* Exercise brief
Every entry must be copied word for word.

(CAD and scene scripts)
>>>

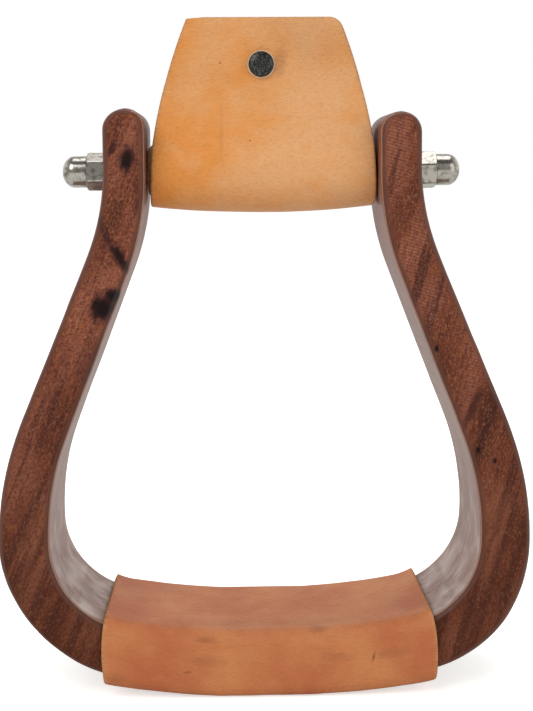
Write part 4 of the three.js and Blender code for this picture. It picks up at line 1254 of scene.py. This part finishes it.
class STIRRUP_OT_neck_leather(bpy.types.Operator):
    """Fold the neck leather round the roller and lay its two plies together"""

    bl_idname = "stirrup.neck_leather"
    bl_label = "Neck Leather"

    def execute(self, context):
        sizes, colours = context.scene.stirrup_sizes, context.scene.stirrup_colours
        # where the painted highlight ring round the rivet goes
        ring = SimpleNamespace(height=sizes.rivet_height, radius=sizes.rivet_cap / 2)
        # rubbed dirt and nicks: x, y, z, size across and along in mm, lean in degrees, strength
        marks = [
            (6.2, -3, 35.6, 1.9, 4.2, 8, 0.3),
            (17.0, -3, 43.0, 16.0, 8.0, 10, 0.14),
            (-13.6, -3, 35.4, 0.3, 0.3, 0, 0.8),
            (-4.0, -9, 9.7, 0.3, 0.3, 0, 0.8),
            (-13.3, -9, 13.0, 0.5, 24.0, 1, 0.12),
        ]
        shades = (colours.strap_light, colours.strap_deep)
        label = "Waxed russet neck leather"
        material = russet_leather(label, shades, colours, marks, side_sheen_tint=0.12, ring=ring)
        half, edge = sizes.leather / 2, sizes.leather_edge
        ply = (sizes.leather + sizes.seat_gap) / 2
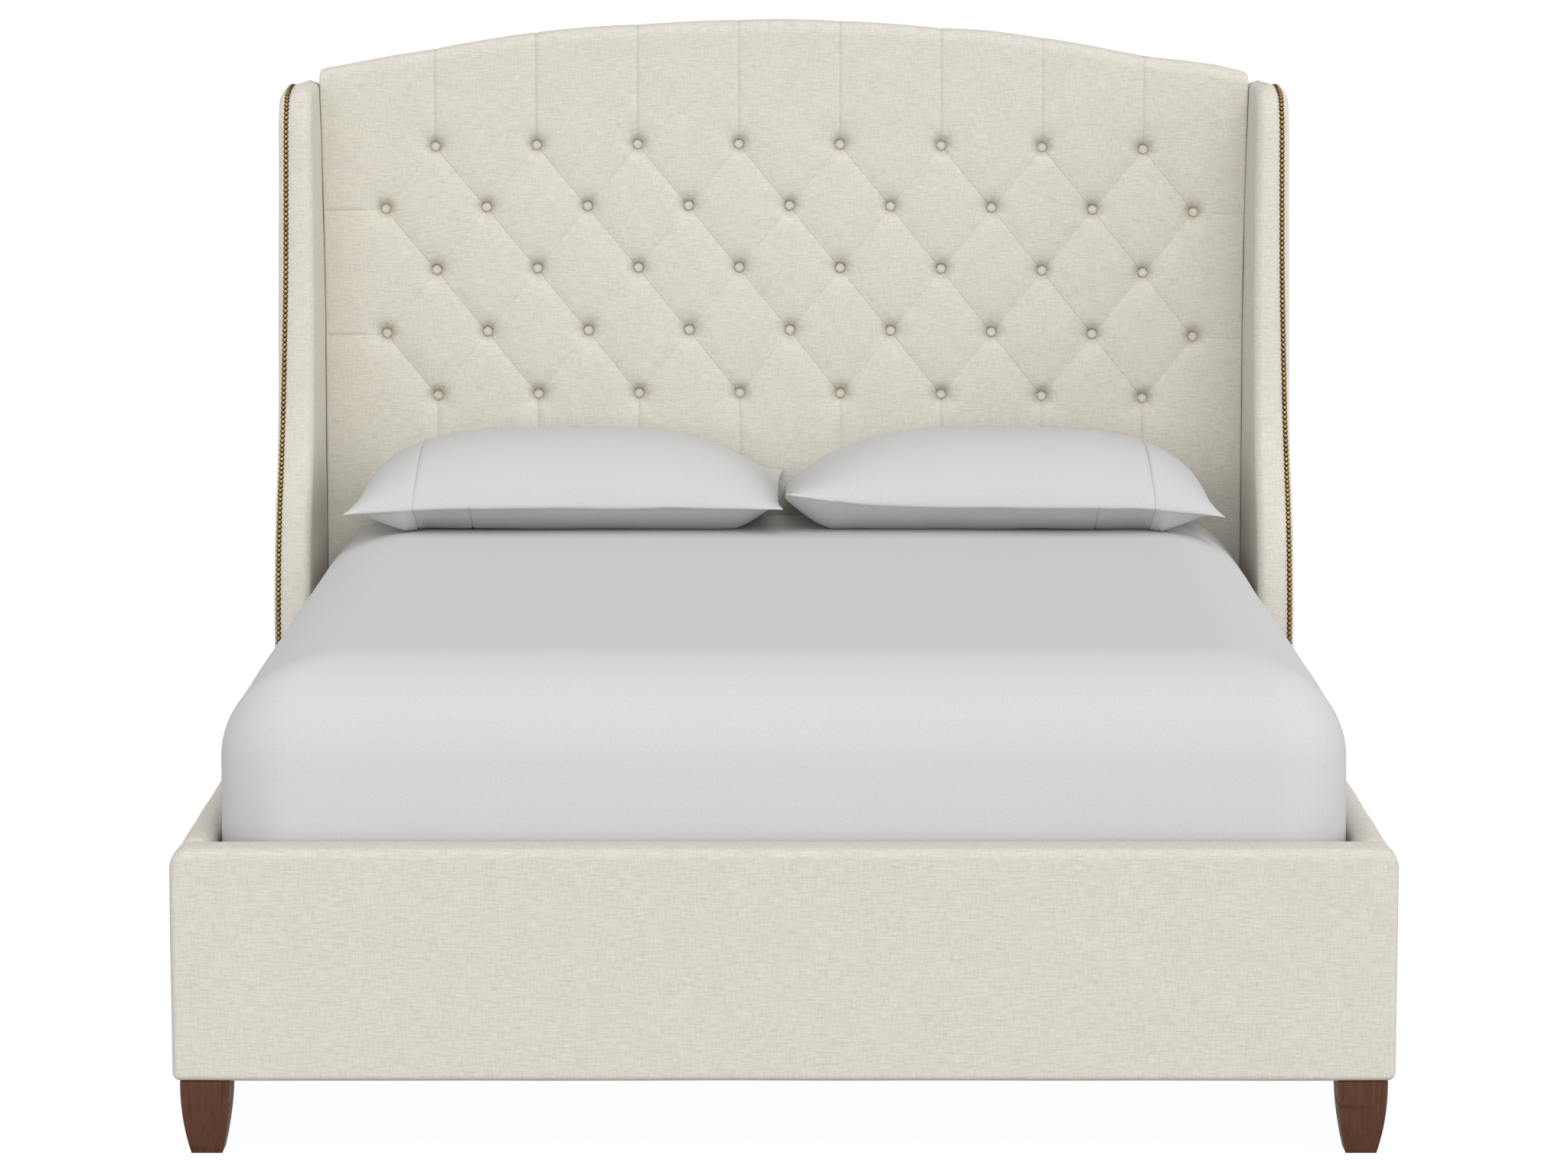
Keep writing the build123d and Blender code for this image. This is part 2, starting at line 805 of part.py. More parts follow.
def head_plate():
    """Right hand flat plate across the joint between rail and wing."""
    half = joint_plate_length / 2
    return box(inner_x - bracket_thickness, inner_x, wing_front_y - half, wing_front_y + half,
               bracket_z, bracket_z + bracket_height)


def side_bolt_places():
    """Starts of the bolts that run outwards into the rail and the wing."""
    reach = bracket_thickness + (bracket_reach - bracket_thickness) * bracket_hole_share
    rail_front = footboard_back_y + reach
    quarter = joint_plate_length * joint_plate_hole_share
    x = inner_x - bracket_thickness
    return [(x, y, z) for y in (rail_front, wing_front_y - quarter, wing_front_y + quarter)
            for z in bolt_heights]


def board_bolt_places():
    """Starts of the bolts that run forwards into the footboard."""
    reach = bracket_thickness + (bracket_reach - bracket_thickness) * bracket_hole_share
    return [(inner_x - reach, footboard_back_y + bracket_thickness, z) for z in bolt_heights]


def board_bolt_depth():
    """Bolt length from the plate's face to the far side of the footboard's core."""
    return bracket_thickness + footboard_depth / 2 + footboard_core_depth / 2 - overrun


def wing_bolt_places():
    """Starts of the bolts from post to wing, in the gaps between the cross rails."""
    bottom, middle, top = cross_rail_heights()
    heights = (bottom + cross_rail_width + wing_bolt_gap, middle - wing_bolt_gap,
               (middle + cross_rail_width + top) / 2)
    return [(inner_x - post_width, (panel_back_y + post_back_y) / 2, height) for height in heights]


rows = tuft_places()
button_places = [place for places in rows for place in places]

right_side_bolts = [bolt(start, (1, 0, 0), bolt_length) for start in side_bolt_places()]
right_side_inserts = [insert(start, (1, 0, 0), bolt_length) for start in side_bolt_places()]
right_board_bolts = [bolt(start, (0, -1, 0), board_bolt_depth()) for start in board_bolt_places()]
right_board_inserts = [insert(start, (0, -1, 0), board_bolt_depth()) for start in board_bolt_places()]
right_wing_bolts = [bolt(start, (1, 0, 0), wing_bolt_length) for start in wing_bolt_places()]
right_cleat_screws = cleat_screws()
right_slat_screws = slat_screws()
shoe_bolts = [bolt(start, (0, -1, 0), board_bolt_depth())
              for start in hanger_bolts(footboard_back_y, 1)]
shoe_inserts = [insert(start, (0, -1, 0), board_bolt_depth())
                for start in hanger_bolts(footboard_back_y, 1)]
shoe_bolt_head_length = hanger_plate_thickness + panel_thickness - overrun
shoe_bolts_head = [bolt(start, (0, 1, 0), shoe_bolt_head_length)
                   for start in hanger_bolts(panel_front_y, -1)]

# Footboard
board_tools = (right_board_bolts + right_board_inserts + shoe_bolts + shoe_inserts
               + [mirrored(tool) for tool in right_board_bolts + right_board_inserts])
hanger = make_hanger_bolt()
save("footboard_core", without(make_footboard_core(), board_tools + [hanger, mirrored(hanger)]))
save("footboard_cover", without(make_footboard_cover(), board_tools))

# Front legs
front_leg = make_front_leg()
save("front_leg_right", front_leg)
save("front_leg_left", mirrored(front_leg))
save("front_leg_plates", both(leg_plate_box(*bolt_middle()) - hanger))
save("front_leg_bolts", both(hanger))
save("leg_glides", both(group([glide(*leg_middle()), glide(*post_foot())])))

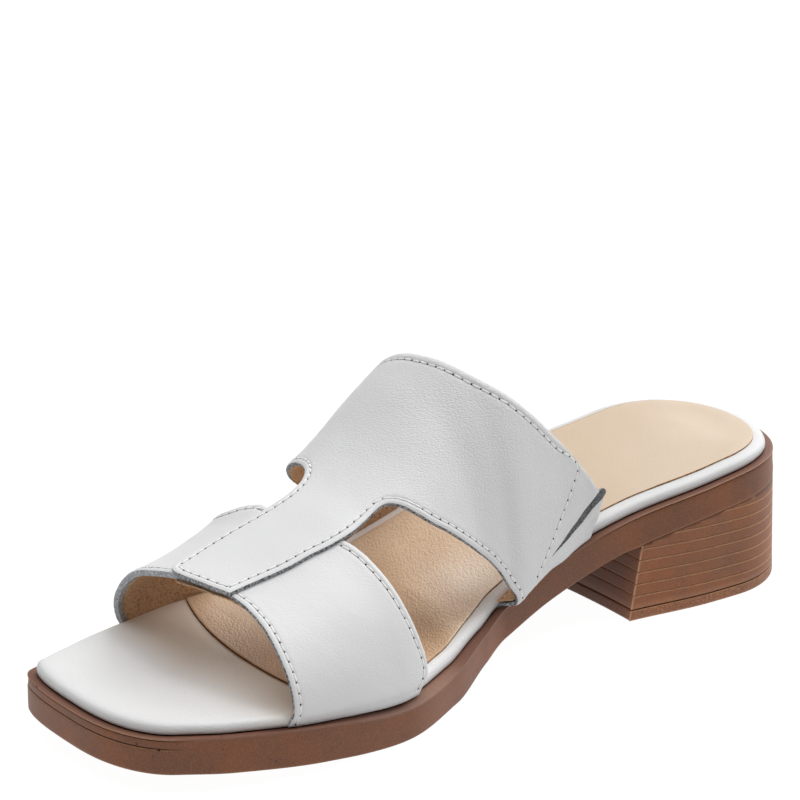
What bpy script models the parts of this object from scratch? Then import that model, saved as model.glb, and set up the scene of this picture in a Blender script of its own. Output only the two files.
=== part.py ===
"""Slide sandal with a block heel, for the right foot.

Toe towards -Y, heel towards +Y, inner (medial) side towards +X, +Z up, metres.

A shoe is drawn on its last: every section is named by its distance from the back of
the heel, here called the station. All sizes below are in millimetres at that station,
and the frame functions turn them into metres.
"""
import bpy
import bmesh
import math
import numpy as np

# ---- driving sizes (mm) ----------------------------------------------------------
HEEL_END = -1.4         # station of the outsole's back edge
TOE_END = 258.7         # station of its front edge
CENTRE_X = 4.3          # middle of the widest outline, measured from the heel's axis
GAP = 0.3               # clearance between pieces that touch

# One row per section of the last. medial and lateral: distance of the sole's two
# sides from the heel's axis; ledge: height of the sole's top edge; under: height of
# its underside. The ends are rounded by END_ROUNDING.
LAST = [
    # station  medial  lateral  ledge  under
    (0.0, 36.5, -35.0, 41.9, 33.8),
    (20.0, 35.6, -33.2, 41.3, 32.2),
    (44.0, 34.3, -34.5, 38.2, 29.0),
    (74.0, 29.5, -37.4, 32.7, 22.8),
    (103.0, 27.0, -39.9, 23.9, 13.3),
    (121.0, 28.3, -42.8, 16.9, 6.8),
    (133.0, 32.9, -44.3, 13.1, 3.3),
    (152.0, 42.6, -44.6, 10.4, 0.0),
    (178.0, 52.3, -43.2, 10.6, 0.0),
    (192.0, 53.2, -40.8, 11.8, 0.9),
    (206.0, 52.6, -36.8, 13.1, 2.3),
    (232.0, 46.7, -27.6, 15.1, 4.6),
    (246.0, 40.2, -22.0, 16.0, 5.7),
    (258.7, 33.4, -17.2, 16.7, 6.4),
]

# Superellipse corners at the two ends: length of the rounding on each side, its
# power, and the line that both sides close on.
END_ROUNDING = {
    "heel": {"medial": 34.0, "lateral": 34.0, "power": 2.05, "axis": 0.0},
    "toe": {"medial": 13.9, "lateral": 6.3, "power": 2.66, "axis": 8.0},
}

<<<

* The answer
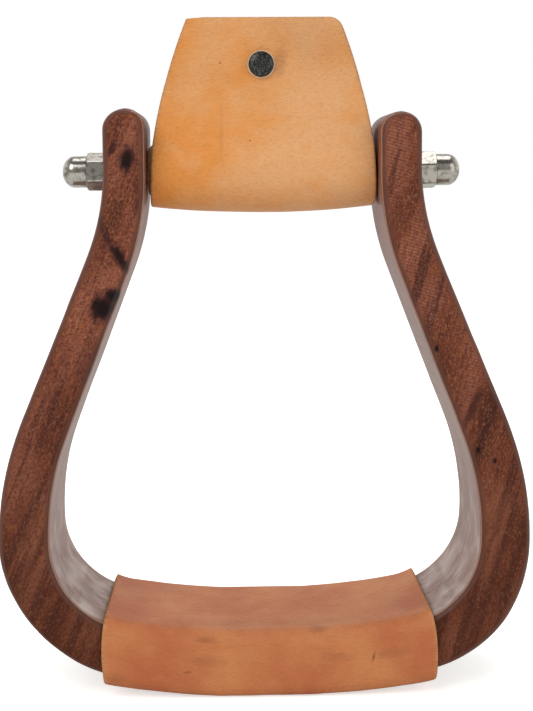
Write part 4 of the three.js and Blender code for this picture. It picks up at line 1254 of scene.py. This part finishes it.
class STIRRUP_OT_neck_leather(bpy.types.Operator):
    """Fold the neck leather round the roller and lay its two plies together"""

    bl_idname = "stirrup.neck_leather"
    bl_label = "Neck Leather"

    def execute(self, context):
        sizes, colours = context.scene.stirrup_sizes, context.scene.stirrup_colours
        # where the painted highlight ring round the rivet goes
        ring = SimpleNamespace(height=sizes.rivet_height, radius=sizes.rivet_cap / 2)
        # rubbed dirt and nicks: x, y, z, size across and along in mm, lean in degrees, strength
        marks = [
            (6.2, -3, 35.6, 1.9, 4.2, 8, 0.3),
            (17.0, -3, 43.0, 16.0, 8.0, 10, 0.14),
            (-13.6, -3, 35.4, 0.3, 0.3, 0, 0.8),
            (-4.0, -9, 9.7, 0.3, 0.3, 0, 0.8),
            (-13.3, -9, 13.0, 0.5, 24.0, 1, 0.12),
        ]
        shades = (colours.strap_light, colours.strap_deep)
        label = "Waxed russet neck leather"
        material = russet_leather(label, shades, colours, marks, side_sheen_tint=0.12, ring=ring)
        half, edge = sizes.leather / 2, sizes.leather_edge
        ply = (sizes.leather + sizes.seat_gap) / 2
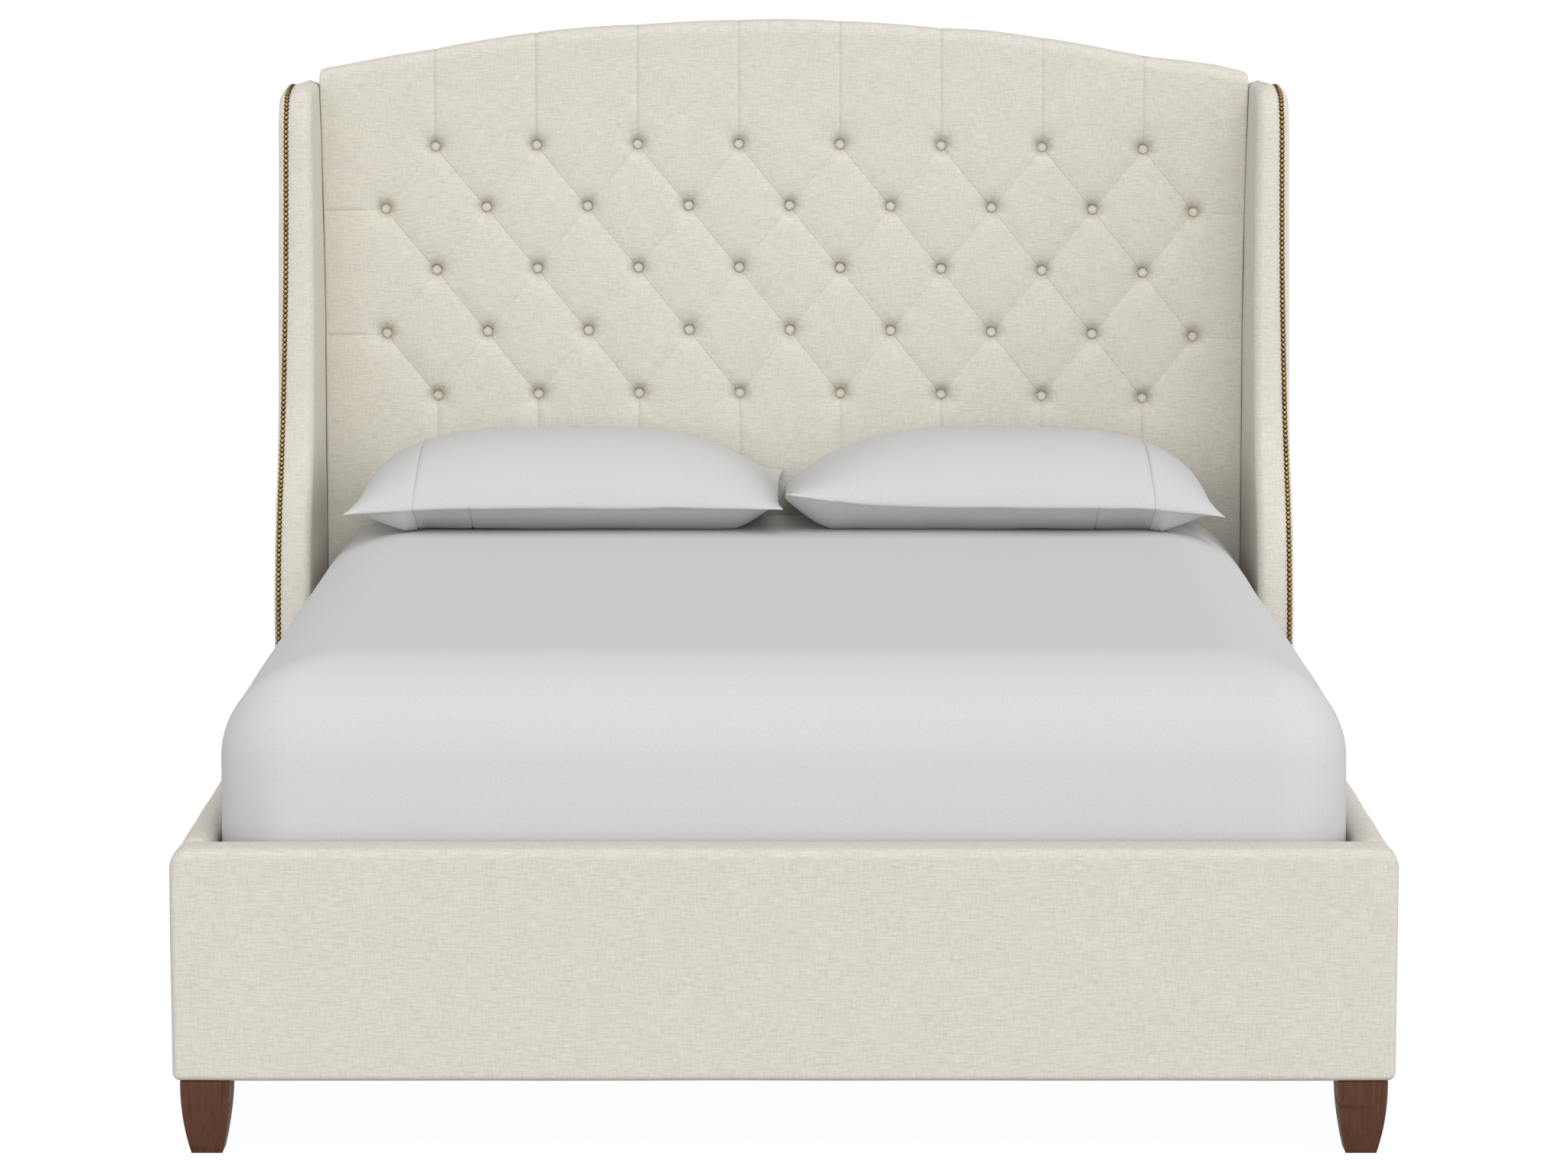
Keep writing the build123d and Blender code for this image. This is part 2, starting at line 805 of part.py. More parts follow.
def head_plate():
    """Right hand flat plate across the joint between rail and wing."""
    half = joint_plate_length / 2
    return box(inner_x - bracket_thickness, inner_x, wing_front_y - half, wing_front_y + half,
               bracket_z, bracket_z + bracket_height)


def side_bolt_places():
    """Starts of the bolts that run outwards into the rail and the wing."""
    reach = bracket_thickness + (bracket_reach - bracket_thickness) * bracket_hole_share
    rail_front = footboard_back_y + reach
    quarter = joint_plate_length * joint_plate_hole_share
    x = inner_x - bracket_thickness
    return [(x, y, z) for y in (rail_front, wing_front_y - quarter, wing_front_y + quarter)
            for z in bolt_heights]


def board_bolt_places():
    """Starts of the bolts that run forwards into the footboard."""
    reach = bracket_thickness + (bracket_reach - bracket_thickness) * bracket_hole_share
    return [(inner_x - reach, footboard_back_y + bracket_thickness, z) for z in bolt_heights]


def board_bolt_depth():
    """Bolt length from the plate's face to the far side of the footboard's core."""
    return bracket_thickness + footboard_depth / 2 + footboard_core_depth / 2 - overrun


def wing_bolt_places():
    """Starts of the bolts from post to wing, in the gaps between the cross rails."""
    bottom, middle, top = cross_rail_heights()
    heights = (bottom + cross_rail_width + wing_bolt_gap, middle - wing_bolt_gap,
               (middle + cross_rail_width + top) / 2)
    return [(inner_x - post_width, (panel_back_y + post_back_y) / 2, height) for height in heights]


rows = tuft_places()
button_places = [place for places in rows for place in places]

right_side_bolts = [bolt(start, (1, 0, 0), bolt_length) for start in side_bolt_places()]
right_side_inserts = [insert(start, (1, 0, 0), bolt_length) for start in side_bolt_places()]
right_board_bolts = [bolt(start, (0, -1, 0), board_bolt_depth()) for start in board_bolt_places()]
right_board_inserts = [insert(start, (0, -1, 0), board_bolt_depth()) for start in board_bolt_places()]
right_wing_bolts = [bolt(start, (1, 0, 0), wing_bolt_length) for start in wing_bolt_places()]
right_cleat_screws = cleat_screws()
right_slat_screws = slat_screws()
shoe_bolts = [bolt(start, (0, -1, 0), board_bolt_depth())
              for start in hanger_bolts(footboard_back_y, 1)]
shoe_inserts = [insert(start, (0, -1, 0), board_bolt_depth())
                for start in hanger_bolts(footboard_back_y, 1)]
shoe_bolt_head_length = hanger_plate_thickness + panel_thickness - overrun
shoe_bolts_head = [bolt(start, (0, 1, 0), shoe_bolt_head_length)
                   for start in hanger_bolts(panel_front_y, -1)]

# Footboard
board_tools = (right_board_bolts + right_board_inserts + shoe_bolts + shoe_inserts
               + [mirrored(tool) for tool in right_board_bolts + right_board_inserts])
hanger = make_hanger_bolt()
save("footboard_core", without(make_footboard_core(), board_tools + [hanger, mirrored(hanger)]))
save("footboard_cover", without(make_footboard_cover(), board_tools))

# Front legs
front_leg = make_front_leg()
save("front_leg_right", front_leg)
save("front_leg_left", mirrored(front_leg))
save("front_leg_plates", both(leg_plate_box(*bolt_middle()) - hanger))
save("front_leg_bolts", both(hanger))
save("leg_glides", both(group([glide(*leg_middle()), glide(*post_foot())])))

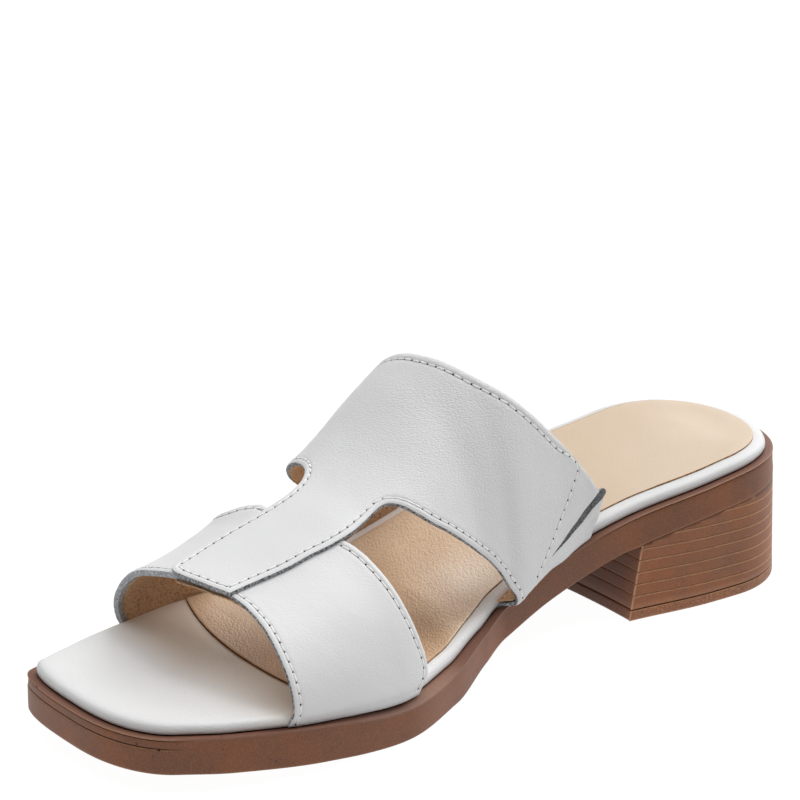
What bpy script models the parts of this object from scratch? Then import that model, saved as model.glb, and set up the scene of this picture in a Blender script of its own. Output only the two files.
=== part.py ===
"""Slide sandal with a block heel, for the right foot.

Toe towards -Y, heel towards +Y, inner (medial) side towards +X, +Z up, metres.

A shoe is drawn on its last: every section is named by its distance from the back of
the heel, here called the station. All sizes below are in millimetres at that station,
and the frame functions turn them into metres.
"""
import bpy
import bmesh
import math
import numpy as np

# ---- driving sizes (mm) ----------------------------------------------------------
HEEL_END = -1.4         # station of the outsole's back edge
TOE_END = 258.7         # station of its front edge
CENTRE_X = 4.3          # middle of the widest outline, measured from the heel's axis
GAP = 0.3               # clearance between pieces that touch

# One row per section of the last. medial and lateral: distance of the sole's two
# sides from the heel's axis; ledge: height of the sole's top edge; under: height of
# its underside. The ends are rounded by END_ROUNDING.
LAST = [
    # station  medial  lateral  ledge  under
    (0.0, 36.5, -35.0, 41.9, 33.8),
    (20.0, 35.6, -33.2, 41.3, 32.2),
    (44.0, 34.3, -34.5, 38.2, 29.0),
    (74.0, 29.5, -37.4, 32.7, 22.8),
    (103.0, 27.0, -39.9, 23.9, 13.3),
    (121.0, 28.3, -42.8, 16.9, 6.8),
    (133.0, 32.9, -44.3, 13.1, 3.3),
    (152.0, 42.6, -44.6, 10.4, 0.0),
    (178.0, 52.3, -43.2, 10.6, 0.0),
    (192.0, 53.2, -40.8, 11.8, 0.9),
    (206.0, 52.6, -36.8, 13.1, 2.3),
    (232.0, 46.7, -27.6, 15.1, 4.6),
    (246.0, 40.2, -22.0, 16.0, 5.7),
    (258.7, 33.4, -17.2, 16.7, 6.4),
]

# Superellipse corners at the two ends: length of the rounding on each side, its
# power, and the line that both sides close on.
END_ROUNDING = {
    "heel": {"medial": 34.0, "lateral": 34.0, "power": 2.05, "axis": 0.0},
    "toe": {"medial": 13.9, "lateral": 6.3, "power": 2.66, "axis": 8.0},
}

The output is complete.